Quando aos 21 anos lhe foi diagnosticado Esclerose Lateral Amiotrófica (ELA), uma doença que causa a morte dos neurónios responsáveis pelos movimentos voluntários, foram-lhe dados apenas mais alguns anos de vida, mas Stpehen Hawking desafiou as probabilidades e fez das unidades dezenas e viveu mais do que 50 anos do que era esperado.

A morte paira como uma certeza sobre todos nós, mas para quem sofre uma doença degenerativa e a desafia diariamente essa certeza terá outra forma, porque a noção de distância do fim interrompe-se, afasta-se do padrão normal. "Vivi com a perspetiva de uma morte precoce nos últimos 49 anos. Não tenho medo da morte, mas não tenho pressa de morrer. Há tanta coisa que quero fazer antes", disse o professor catedrático ao The Guardian em 2011.

A notícia de que vamos morrer antes do tempo, antes do 'prazo' que é a esperança média de vida que nos ensinam na escola, leva a que cada um tenha, naturalmente, uma reação diferente. Uns rezam, outros esperam, outros antecipam sonhos, outros apressam-se para tentar alcançar num curto período de tempo aquilo que planeavam durante toda a sua vida. O físico britânico, que morreu esta quarta-feira, aos 76 anos, era um crente no universo e nas leis da física. E se durante alguns anos vários foram aqueles que colocaram a hipótese de esta crença se estender a um Deus, quando Hawking disse que teríamos de conhecer a “mente de Deus”, no seu livro “Breve História do Tempo”, as suas entrevistas diluíram por completo qualquer sentimento de crença.

Afirmando-se como ateu, dizendo que se “no passado, antes de entendermos a ciência, era lógico acreditar que Deus criou o Universo”, em entrevista ao El Mundo, em 2014, foi peremptório ao declarar que “agora a ciência oferece uma explicação mais convincente”. “O que quis dizer quando disse que conheceríamos ‘a mente de Deus’ era que entenderíamos tudo o que Deus seria capaz de compreender se por acaso existisse. Mas não há nenhum Deus. Sou ateu. A religião acredita em milagres, mas estes são incompatíveis com a ciência”, disse na mesma entrevista.

“Nós não podemos provar que Deus não existe, mas a ciência faz com que Deus não seja necessário. As leis da física podem explicar o universo sem o pressuposto da existência um Criador”, disse à ABC News em 2010.

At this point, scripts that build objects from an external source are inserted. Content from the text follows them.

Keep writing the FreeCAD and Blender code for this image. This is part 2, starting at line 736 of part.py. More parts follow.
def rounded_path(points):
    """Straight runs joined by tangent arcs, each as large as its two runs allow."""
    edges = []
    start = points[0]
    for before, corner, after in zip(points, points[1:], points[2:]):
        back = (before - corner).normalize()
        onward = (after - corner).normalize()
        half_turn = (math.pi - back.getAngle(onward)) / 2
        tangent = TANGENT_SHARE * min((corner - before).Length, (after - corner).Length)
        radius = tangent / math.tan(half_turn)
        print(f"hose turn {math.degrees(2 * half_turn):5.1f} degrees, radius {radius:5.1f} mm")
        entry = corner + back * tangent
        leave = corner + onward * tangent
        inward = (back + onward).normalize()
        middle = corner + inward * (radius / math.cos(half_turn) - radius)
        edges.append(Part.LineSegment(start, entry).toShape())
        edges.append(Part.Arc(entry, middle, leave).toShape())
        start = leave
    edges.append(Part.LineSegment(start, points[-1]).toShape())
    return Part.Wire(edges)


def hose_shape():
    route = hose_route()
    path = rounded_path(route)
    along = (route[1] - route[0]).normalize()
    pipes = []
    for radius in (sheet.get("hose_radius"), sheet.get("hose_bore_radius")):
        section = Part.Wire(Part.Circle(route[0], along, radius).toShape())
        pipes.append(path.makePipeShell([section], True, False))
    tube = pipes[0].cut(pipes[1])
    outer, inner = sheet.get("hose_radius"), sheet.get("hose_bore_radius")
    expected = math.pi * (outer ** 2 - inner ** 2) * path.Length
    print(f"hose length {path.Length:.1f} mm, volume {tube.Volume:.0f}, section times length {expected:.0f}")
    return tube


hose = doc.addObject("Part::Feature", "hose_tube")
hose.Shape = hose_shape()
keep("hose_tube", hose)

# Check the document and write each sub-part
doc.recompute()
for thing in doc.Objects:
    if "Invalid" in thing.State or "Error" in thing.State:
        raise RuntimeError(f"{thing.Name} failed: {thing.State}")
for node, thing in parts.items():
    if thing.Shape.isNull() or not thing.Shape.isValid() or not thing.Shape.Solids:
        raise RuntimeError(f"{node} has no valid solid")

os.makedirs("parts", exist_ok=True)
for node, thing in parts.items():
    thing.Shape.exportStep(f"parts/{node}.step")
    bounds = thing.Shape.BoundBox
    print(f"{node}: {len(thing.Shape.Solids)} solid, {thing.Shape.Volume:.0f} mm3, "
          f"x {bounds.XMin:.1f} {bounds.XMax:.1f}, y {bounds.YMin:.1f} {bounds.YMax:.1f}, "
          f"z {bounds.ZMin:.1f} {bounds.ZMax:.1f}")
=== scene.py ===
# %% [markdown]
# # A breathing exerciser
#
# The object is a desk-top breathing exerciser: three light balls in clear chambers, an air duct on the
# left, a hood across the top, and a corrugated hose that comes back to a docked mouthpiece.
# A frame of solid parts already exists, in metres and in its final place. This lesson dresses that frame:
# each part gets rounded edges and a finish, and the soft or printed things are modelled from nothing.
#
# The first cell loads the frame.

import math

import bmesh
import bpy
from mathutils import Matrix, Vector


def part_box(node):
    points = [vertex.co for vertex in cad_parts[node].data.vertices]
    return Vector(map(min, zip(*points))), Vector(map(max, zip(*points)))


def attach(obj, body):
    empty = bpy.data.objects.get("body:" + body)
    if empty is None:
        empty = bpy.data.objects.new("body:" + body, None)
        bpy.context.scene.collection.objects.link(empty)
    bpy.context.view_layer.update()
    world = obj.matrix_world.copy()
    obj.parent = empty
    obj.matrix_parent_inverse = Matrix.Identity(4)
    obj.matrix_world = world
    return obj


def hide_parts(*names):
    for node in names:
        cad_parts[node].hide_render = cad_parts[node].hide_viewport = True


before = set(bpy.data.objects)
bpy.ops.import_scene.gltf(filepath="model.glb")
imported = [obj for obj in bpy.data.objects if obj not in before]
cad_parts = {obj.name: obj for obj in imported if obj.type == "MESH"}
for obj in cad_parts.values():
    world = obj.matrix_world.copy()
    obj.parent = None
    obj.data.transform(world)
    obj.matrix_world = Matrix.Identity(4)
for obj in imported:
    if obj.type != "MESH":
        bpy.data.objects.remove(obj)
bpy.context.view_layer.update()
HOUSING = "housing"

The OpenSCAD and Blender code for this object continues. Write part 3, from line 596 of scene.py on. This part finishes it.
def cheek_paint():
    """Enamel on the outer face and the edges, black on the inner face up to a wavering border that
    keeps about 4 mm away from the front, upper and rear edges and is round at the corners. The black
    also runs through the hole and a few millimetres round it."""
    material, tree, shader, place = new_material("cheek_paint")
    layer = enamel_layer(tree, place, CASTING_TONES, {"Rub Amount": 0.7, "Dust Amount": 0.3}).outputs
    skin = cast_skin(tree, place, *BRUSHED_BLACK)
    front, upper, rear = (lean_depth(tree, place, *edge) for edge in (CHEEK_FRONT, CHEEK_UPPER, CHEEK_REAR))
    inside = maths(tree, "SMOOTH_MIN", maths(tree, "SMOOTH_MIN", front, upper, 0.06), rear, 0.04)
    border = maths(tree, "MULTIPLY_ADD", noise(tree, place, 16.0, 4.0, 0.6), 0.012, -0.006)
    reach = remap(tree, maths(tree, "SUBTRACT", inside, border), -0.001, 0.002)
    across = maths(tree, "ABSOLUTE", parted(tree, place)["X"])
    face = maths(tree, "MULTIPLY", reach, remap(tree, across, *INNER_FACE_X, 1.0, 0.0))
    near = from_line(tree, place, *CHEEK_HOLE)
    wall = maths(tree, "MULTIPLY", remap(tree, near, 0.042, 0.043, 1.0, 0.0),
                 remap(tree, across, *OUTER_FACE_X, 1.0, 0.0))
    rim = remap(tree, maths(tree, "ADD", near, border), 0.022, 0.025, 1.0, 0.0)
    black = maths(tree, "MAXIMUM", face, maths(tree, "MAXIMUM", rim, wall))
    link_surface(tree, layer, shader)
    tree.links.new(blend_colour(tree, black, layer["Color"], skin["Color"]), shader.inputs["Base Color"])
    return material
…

O legado que desenvolveu na ciência, cujo trabalho se destacou na área da relatividade e dos buracos negros, e a vida que conseguiu prolongar contra todos os prognósticos iniciais, levaram a que a sua vida se cruzasse também com a filosofia. O mesmo caminho levou-o até à religião.

Membro da Pontifícia Academia das Ciências desde 1986, Hawking foi recebido por quatro Papas - Paulo VI, em abril de 1975; João Paulo II, em outubro de 1981; Bento XVI, em outubro de 2008; e Francisco, em novembro de 2016 - e várias vezes convidado a falar sobre duas áreas que tantas vezes são colocadas em polos opostos: a religião e a ciência.

Em 2010, numa palestra dada na Pontifícia Academia das Ciências, em que falava sobre a origem do universo, Hawking disse que “os cientistas não criaram o mundo, eles estudam-no e tentam imitá-lo”.

À agência Reuters, em 2007, o físico dizia acreditar que a “simples explicação” para a criação do universo “é que não existe Deus nenhum”. “Ninguém criou o universo e ninguém define o nosso destino. Isto leva-me a uma profunda perceção de que provavelmente não há céu ou vida pós-morte. Nós temos esta vida para precisar o grande ‘design’ do universo, e por isso eu estou extremamente grato”, afirmou o cientista.

“As pessoas querem pensar que há algo com que se possam relacionar e que não as faça sentir isoladas, mas sim parte de algo maior. Procuram autoridade num sistema ético e um estilo de vida a que possam aspirar, mas não necessariamente alcançar”, disse o cientista à ABC News.

Em 2011, ao The Guardian, teria mesmo uma posição mais absolutista ao afirmar que “não há céu ou vida pós-morte para os computadores avariados; isso é um conto de fadas para pessoas com medo do escuro”,

“Deus é o nome que as pessoas dão à razão pela qual estamos aqui, mas eu penso que essa razão está nas leis da física ao invés de alguém com quem tenha uma relação pessoas. Um Deus impessoal”, disse em entrevista à revista TIME em 2010.

O homem que a imprensa frequentemente apelidava como o mais inteligente do mundo, gostava de dizer que nasceu 300 anos depois depois da morte de Galileu, faleceu no dia em que Albert Einstein completaria 139 anos, sem medo e com uma resposta absoluta sobre o que existe ou não existe para lá do que é possível calcular.